Prompt: Begin at the line that contains "below_back(fit_gap);", stop after the line that contains "# Mezzaluna lying", and reproduce only that span, unaltered.

Recorded information:

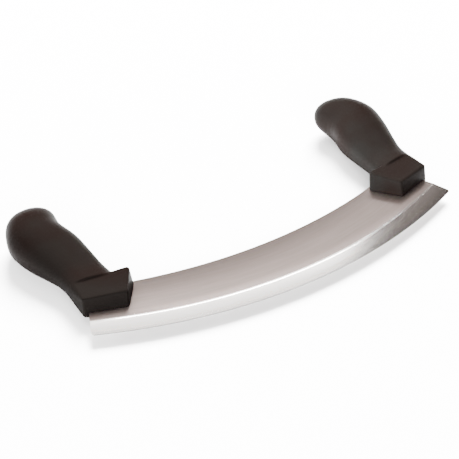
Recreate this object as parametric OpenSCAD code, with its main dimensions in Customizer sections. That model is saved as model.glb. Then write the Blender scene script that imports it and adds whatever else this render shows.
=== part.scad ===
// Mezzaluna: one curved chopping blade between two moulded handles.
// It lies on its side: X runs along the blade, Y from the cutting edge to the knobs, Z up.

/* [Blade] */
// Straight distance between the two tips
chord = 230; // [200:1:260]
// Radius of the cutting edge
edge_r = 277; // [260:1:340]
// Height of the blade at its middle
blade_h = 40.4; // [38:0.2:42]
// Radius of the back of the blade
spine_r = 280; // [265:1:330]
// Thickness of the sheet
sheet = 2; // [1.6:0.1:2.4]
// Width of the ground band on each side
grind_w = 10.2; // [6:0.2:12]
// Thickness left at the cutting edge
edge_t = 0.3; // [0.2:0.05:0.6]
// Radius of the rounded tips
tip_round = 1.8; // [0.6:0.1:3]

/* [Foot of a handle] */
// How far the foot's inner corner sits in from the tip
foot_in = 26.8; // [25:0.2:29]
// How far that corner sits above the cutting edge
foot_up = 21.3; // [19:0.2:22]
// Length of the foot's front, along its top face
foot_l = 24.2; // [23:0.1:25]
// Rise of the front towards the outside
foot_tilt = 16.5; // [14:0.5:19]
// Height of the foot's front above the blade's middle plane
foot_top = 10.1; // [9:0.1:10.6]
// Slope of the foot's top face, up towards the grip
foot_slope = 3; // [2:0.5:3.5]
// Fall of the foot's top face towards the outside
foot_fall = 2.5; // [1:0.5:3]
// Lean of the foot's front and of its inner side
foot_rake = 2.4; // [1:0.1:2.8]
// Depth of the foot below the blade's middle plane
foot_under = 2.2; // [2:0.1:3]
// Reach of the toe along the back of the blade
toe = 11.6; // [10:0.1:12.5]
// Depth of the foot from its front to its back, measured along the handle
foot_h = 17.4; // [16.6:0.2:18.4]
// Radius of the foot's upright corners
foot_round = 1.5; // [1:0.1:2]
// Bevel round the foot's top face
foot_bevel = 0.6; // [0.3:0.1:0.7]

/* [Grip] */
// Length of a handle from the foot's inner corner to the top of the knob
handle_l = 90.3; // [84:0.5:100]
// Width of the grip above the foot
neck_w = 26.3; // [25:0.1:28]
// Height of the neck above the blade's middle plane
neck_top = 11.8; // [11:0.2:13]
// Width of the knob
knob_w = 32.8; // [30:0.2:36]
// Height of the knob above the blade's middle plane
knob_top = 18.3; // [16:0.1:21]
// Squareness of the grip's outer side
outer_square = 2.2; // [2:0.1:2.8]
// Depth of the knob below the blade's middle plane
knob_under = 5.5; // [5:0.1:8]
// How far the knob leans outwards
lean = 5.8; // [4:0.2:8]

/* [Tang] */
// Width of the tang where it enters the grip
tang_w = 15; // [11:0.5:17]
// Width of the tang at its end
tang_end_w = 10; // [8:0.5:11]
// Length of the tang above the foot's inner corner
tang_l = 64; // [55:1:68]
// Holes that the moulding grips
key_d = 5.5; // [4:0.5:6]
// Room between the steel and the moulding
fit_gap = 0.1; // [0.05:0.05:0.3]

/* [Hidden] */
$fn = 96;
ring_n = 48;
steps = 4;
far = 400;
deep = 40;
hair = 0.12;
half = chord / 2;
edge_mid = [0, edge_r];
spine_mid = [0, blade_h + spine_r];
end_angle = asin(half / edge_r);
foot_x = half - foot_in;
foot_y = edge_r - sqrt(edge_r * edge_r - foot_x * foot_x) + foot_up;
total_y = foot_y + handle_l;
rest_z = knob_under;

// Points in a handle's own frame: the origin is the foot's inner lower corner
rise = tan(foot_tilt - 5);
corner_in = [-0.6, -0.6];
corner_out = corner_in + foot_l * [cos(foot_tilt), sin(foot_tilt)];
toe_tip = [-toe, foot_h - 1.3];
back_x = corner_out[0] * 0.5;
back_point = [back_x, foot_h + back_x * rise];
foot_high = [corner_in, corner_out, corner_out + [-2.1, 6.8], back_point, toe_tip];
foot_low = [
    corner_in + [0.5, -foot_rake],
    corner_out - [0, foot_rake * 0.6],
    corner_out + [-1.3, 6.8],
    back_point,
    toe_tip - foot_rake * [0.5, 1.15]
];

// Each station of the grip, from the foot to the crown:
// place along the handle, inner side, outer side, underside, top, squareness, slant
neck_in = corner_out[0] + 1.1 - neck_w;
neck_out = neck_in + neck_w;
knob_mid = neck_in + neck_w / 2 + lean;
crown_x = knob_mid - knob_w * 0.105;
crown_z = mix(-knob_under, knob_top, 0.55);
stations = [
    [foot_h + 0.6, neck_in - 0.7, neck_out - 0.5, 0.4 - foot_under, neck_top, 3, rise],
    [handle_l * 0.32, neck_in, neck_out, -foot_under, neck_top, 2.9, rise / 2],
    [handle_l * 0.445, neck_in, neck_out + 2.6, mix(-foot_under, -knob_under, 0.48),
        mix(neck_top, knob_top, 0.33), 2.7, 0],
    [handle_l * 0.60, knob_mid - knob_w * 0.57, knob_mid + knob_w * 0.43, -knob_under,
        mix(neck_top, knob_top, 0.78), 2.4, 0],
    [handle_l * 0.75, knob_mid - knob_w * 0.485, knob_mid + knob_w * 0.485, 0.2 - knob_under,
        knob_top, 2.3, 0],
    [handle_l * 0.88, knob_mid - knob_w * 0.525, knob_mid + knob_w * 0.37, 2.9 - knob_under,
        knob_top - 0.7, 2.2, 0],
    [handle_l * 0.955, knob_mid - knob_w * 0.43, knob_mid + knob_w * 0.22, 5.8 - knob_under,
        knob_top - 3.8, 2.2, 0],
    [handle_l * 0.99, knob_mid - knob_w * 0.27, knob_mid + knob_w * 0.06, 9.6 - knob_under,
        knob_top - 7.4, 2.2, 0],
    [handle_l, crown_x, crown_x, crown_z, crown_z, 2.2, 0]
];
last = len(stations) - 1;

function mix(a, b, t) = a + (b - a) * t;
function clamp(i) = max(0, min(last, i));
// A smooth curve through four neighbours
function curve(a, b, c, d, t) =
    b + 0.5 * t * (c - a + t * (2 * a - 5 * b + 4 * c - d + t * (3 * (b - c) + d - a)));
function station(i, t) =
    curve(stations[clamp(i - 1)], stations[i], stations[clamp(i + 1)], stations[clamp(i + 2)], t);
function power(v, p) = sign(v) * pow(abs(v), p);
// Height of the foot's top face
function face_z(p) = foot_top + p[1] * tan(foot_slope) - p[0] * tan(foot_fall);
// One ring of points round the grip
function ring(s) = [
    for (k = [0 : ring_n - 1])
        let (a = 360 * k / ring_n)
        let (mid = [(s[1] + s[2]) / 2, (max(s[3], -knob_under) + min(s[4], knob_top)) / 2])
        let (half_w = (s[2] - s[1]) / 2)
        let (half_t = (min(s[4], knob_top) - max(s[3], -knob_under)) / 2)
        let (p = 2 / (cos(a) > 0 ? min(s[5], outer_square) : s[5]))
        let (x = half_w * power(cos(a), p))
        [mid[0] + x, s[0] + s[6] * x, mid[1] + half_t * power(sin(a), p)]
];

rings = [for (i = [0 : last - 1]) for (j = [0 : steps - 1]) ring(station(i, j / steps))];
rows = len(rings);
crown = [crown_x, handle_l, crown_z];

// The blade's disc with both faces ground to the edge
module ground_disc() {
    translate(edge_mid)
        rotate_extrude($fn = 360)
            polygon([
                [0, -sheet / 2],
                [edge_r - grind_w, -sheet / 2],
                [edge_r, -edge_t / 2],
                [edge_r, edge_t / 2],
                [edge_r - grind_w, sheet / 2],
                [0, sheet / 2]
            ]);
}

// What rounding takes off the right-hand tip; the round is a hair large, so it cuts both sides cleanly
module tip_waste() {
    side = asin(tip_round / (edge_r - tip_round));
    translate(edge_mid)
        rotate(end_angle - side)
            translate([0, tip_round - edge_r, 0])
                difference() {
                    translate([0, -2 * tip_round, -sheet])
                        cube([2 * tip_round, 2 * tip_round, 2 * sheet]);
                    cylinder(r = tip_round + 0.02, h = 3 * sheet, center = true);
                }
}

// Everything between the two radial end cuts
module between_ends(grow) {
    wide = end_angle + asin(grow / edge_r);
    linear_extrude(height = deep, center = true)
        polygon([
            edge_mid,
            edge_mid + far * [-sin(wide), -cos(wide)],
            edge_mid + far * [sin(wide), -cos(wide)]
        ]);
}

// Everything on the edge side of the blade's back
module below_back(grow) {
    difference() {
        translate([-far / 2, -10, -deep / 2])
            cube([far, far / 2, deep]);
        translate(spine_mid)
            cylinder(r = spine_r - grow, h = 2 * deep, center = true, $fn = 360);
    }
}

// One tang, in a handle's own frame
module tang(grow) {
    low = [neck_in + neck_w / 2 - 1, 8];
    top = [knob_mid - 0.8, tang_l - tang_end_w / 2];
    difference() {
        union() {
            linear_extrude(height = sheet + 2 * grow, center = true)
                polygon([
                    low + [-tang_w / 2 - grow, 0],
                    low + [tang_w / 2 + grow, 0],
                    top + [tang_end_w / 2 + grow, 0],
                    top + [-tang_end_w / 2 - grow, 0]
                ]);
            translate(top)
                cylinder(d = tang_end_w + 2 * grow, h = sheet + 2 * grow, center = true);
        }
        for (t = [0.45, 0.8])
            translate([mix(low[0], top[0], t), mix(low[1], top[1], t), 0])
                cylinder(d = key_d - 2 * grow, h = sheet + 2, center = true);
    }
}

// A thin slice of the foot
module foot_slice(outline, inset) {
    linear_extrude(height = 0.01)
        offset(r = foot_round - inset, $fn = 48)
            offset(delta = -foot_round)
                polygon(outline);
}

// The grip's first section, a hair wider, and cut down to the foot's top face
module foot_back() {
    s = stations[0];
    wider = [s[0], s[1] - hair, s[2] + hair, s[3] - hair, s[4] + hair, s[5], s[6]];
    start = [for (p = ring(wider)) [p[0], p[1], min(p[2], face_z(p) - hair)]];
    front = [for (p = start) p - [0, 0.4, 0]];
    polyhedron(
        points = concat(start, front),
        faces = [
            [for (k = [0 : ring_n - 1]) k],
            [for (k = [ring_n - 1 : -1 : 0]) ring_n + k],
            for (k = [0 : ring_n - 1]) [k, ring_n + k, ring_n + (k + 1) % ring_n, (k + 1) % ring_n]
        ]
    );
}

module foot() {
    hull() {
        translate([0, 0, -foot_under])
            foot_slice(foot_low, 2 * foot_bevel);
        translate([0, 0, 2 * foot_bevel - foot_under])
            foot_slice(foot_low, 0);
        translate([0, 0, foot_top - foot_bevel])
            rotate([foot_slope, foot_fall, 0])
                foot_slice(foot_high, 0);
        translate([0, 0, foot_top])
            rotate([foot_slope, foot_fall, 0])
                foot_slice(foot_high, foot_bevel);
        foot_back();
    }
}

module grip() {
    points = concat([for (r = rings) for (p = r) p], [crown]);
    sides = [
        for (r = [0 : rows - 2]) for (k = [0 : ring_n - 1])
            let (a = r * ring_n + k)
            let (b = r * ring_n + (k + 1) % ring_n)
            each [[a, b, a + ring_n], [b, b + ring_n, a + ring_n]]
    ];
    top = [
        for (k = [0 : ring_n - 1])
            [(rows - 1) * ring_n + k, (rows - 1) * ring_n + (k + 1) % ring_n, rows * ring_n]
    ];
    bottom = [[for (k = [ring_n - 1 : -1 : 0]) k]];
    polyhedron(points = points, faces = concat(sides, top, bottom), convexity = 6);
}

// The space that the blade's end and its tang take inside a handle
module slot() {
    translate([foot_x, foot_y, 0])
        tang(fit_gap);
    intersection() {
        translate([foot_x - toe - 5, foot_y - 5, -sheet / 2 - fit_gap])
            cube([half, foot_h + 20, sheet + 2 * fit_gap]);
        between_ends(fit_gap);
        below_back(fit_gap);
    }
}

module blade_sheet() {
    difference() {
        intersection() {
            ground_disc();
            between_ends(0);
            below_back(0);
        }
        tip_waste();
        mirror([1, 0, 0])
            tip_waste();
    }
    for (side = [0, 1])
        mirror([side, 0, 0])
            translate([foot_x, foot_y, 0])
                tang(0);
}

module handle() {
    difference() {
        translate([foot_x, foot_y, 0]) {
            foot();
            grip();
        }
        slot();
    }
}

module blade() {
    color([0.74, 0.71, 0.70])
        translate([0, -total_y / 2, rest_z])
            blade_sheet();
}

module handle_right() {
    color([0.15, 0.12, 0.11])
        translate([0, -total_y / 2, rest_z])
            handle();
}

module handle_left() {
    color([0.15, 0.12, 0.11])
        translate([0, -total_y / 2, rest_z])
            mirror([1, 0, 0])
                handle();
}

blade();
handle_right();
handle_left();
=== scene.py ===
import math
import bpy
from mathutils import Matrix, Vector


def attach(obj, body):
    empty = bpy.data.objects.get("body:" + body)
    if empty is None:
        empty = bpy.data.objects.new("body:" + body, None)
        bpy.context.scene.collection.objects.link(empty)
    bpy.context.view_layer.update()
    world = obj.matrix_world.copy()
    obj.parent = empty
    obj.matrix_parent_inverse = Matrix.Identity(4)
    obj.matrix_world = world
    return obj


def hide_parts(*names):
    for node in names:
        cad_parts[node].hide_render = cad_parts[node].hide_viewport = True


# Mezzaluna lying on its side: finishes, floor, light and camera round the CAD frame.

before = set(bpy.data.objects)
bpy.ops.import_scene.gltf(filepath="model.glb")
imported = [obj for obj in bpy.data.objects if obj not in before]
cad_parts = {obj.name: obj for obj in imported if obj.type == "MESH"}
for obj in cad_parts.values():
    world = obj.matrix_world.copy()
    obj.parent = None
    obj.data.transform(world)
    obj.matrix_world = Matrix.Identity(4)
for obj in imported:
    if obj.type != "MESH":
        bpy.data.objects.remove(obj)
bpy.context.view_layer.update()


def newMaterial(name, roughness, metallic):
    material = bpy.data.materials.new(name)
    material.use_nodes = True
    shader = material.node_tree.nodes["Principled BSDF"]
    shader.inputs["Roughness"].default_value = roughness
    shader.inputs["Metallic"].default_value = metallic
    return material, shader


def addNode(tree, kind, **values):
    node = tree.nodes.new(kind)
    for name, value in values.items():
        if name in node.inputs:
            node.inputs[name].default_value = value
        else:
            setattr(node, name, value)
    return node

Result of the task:
        below_back(fit_gap);
    }
}

module blade_sheet() {
    difference() {
        intersection() {
            ground_disc();
            between_ends(0);
            below_back(0);
        }
        tip_waste();
        mirror([1, 0, 0])
            tip_waste();
    }
    for (side = [0, 1])
        mirror([side, 0, 0])
            translate([foot_x, foot_y, 0])
                tang(0);
}

module handle() {
    difference() {
        translate([foot_x, foot_y, 0]) {
            foot();
            grip();
        }
        slot();
    }
}

module blade() {
    color([0.74, 0.71, 0.70])
        translate([0, -total_y / 2, rest_z])
            blade_sheet();
}

module handle_right() {
    color([0.15, 0.12, 0.11])
        translate([0, -total_y / 2, rest_z])
            handle();
}

module handle_left() {
    color([0.15, 0.12, 0.11])
        translate([0, -total_y / 2, rest_z])
            mirror([1, 0, 0])
                handle();
}

blade();
handle_right();
handle_left();
=== scene.py ===
import math
import bpy
from mathutils import Matrix, Vector


def attach(obj, body):
    empty = bpy.data.objects.get("body:" + body)
    if empty is None:
        empty = bpy.data.objects.new("body:" + body, None)
        bpy.context.scene.collection.objects.link(empty)
    bpy.context.view_layer.update()
    world = obj.matrix_world.copy()
    obj.parent = empty
    obj.matrix_parent_inverse = Matrix.Identity(4)
    obj.matrix_world = world
    return obj


def hide_parts(*names):
    for node in names:
        cad_parts[node].hide_render = cad_parts[node].hide_viewport = True


# Mezzaluna lying on its side: finishes, floor, light and camera round the CAD frame.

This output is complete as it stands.